- WHAT YOU ARE ASKED TO DO
Look for the string "empty" and copy every line that has it.

- STORED DATA
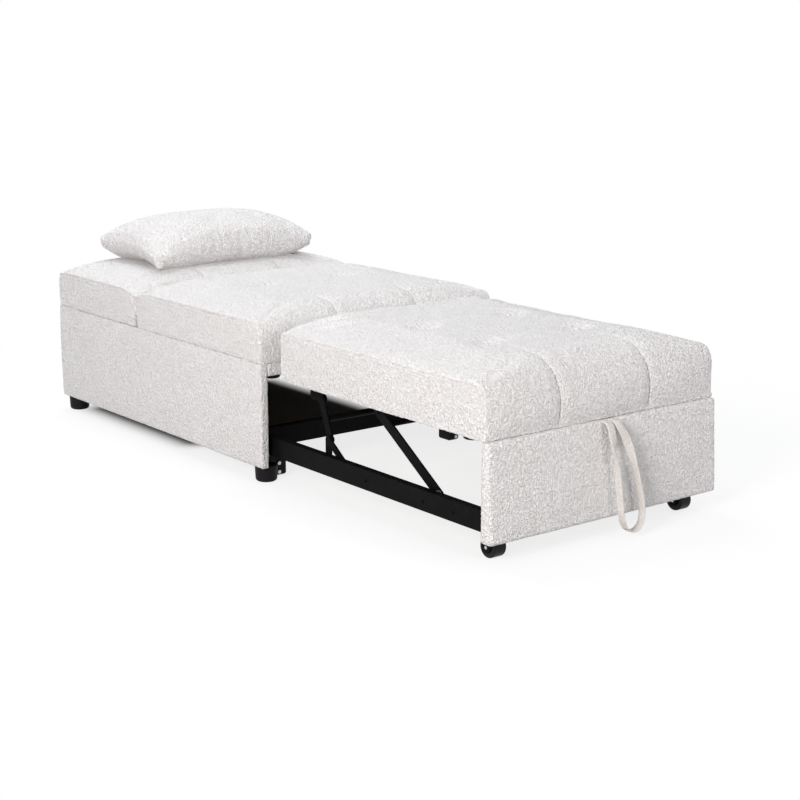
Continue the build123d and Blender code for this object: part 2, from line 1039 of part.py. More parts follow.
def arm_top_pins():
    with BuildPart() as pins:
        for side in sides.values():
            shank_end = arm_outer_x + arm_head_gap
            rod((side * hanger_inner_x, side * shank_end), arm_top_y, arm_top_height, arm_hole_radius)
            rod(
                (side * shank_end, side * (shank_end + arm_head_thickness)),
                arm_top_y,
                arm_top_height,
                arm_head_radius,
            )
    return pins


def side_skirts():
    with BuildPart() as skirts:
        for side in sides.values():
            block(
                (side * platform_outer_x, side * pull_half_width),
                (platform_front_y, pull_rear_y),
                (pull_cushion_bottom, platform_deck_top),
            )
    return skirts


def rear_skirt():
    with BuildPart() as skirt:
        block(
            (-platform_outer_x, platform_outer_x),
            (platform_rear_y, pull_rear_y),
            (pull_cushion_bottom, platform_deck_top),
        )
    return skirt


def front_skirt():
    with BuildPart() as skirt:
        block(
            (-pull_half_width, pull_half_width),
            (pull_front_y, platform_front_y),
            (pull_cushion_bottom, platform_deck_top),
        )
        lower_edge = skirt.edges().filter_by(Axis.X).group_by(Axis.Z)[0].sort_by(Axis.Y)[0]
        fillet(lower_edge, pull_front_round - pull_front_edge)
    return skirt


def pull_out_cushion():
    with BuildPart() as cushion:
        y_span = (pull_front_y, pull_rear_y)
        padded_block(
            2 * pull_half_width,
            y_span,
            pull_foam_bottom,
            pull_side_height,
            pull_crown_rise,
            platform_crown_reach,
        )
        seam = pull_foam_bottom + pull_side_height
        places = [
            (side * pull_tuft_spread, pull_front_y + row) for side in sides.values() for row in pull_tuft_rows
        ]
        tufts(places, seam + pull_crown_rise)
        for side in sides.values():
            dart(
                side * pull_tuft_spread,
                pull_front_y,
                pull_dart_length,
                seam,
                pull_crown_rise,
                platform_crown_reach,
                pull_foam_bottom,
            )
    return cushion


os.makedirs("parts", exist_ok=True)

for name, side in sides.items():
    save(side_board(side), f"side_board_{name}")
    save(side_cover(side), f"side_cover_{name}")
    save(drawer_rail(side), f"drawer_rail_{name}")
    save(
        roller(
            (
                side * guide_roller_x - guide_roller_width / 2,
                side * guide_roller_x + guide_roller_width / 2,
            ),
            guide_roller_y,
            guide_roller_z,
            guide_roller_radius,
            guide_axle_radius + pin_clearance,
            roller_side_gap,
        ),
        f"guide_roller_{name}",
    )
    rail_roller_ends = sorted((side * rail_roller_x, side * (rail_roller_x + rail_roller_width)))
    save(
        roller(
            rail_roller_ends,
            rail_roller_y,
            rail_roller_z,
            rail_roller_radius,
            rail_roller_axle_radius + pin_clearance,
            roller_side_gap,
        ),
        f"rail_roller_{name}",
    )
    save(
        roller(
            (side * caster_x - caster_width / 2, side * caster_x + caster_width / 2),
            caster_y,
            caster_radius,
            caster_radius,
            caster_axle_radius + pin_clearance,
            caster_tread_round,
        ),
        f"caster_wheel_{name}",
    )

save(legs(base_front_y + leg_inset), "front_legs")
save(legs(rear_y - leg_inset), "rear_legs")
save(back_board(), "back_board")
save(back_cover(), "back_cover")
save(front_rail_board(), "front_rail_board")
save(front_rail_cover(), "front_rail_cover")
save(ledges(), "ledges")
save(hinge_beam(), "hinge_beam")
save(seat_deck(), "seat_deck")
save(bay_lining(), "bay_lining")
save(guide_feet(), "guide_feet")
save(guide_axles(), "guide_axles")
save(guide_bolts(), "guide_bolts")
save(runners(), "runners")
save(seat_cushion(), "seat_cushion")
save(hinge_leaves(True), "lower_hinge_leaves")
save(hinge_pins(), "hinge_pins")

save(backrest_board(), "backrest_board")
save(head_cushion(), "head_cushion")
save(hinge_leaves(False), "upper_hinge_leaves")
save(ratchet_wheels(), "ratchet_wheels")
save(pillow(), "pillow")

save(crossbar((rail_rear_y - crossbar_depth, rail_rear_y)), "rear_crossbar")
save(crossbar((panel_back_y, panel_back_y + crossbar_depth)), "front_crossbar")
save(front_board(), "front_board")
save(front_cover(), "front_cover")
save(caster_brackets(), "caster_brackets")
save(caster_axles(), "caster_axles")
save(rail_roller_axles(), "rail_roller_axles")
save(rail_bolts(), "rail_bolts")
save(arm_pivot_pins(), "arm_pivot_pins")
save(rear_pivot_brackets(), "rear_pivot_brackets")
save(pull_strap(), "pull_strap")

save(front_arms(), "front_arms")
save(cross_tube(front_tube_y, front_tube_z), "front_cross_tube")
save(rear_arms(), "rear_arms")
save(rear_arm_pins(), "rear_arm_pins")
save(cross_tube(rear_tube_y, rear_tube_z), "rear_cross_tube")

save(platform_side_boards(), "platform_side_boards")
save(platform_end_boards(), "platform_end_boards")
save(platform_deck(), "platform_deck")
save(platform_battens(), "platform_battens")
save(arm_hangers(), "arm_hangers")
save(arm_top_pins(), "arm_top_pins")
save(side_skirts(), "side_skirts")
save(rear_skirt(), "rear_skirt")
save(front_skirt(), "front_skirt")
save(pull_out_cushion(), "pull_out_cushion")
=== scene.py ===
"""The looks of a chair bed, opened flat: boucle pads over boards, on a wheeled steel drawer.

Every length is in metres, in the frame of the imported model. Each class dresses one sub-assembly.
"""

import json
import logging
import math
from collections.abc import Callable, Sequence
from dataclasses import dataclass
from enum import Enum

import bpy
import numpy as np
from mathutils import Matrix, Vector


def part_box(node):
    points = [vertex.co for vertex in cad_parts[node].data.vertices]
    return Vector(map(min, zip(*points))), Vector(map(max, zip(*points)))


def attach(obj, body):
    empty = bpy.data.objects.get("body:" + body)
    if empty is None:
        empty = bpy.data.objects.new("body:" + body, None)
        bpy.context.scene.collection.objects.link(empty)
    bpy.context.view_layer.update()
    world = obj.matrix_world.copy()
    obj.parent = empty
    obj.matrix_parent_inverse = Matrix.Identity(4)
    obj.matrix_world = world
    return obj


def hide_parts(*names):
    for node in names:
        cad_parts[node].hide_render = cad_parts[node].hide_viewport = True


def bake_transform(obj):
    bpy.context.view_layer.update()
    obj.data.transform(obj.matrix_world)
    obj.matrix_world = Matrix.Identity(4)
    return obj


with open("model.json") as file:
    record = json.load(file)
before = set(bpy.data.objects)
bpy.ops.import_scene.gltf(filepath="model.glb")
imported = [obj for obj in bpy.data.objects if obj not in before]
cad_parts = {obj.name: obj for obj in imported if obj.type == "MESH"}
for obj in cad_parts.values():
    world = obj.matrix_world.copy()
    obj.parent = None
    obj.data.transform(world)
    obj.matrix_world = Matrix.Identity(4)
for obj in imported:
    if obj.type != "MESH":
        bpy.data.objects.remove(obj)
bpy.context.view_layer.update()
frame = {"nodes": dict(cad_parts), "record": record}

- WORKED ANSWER
    empty = bpy.data.objects.get("body:" + body)
    if empty is None:
        empty = bpy.data.objects.new("body:" + body, None)
        bpy.context.scene.collection.objects.link(empty)
    obj.parent = empty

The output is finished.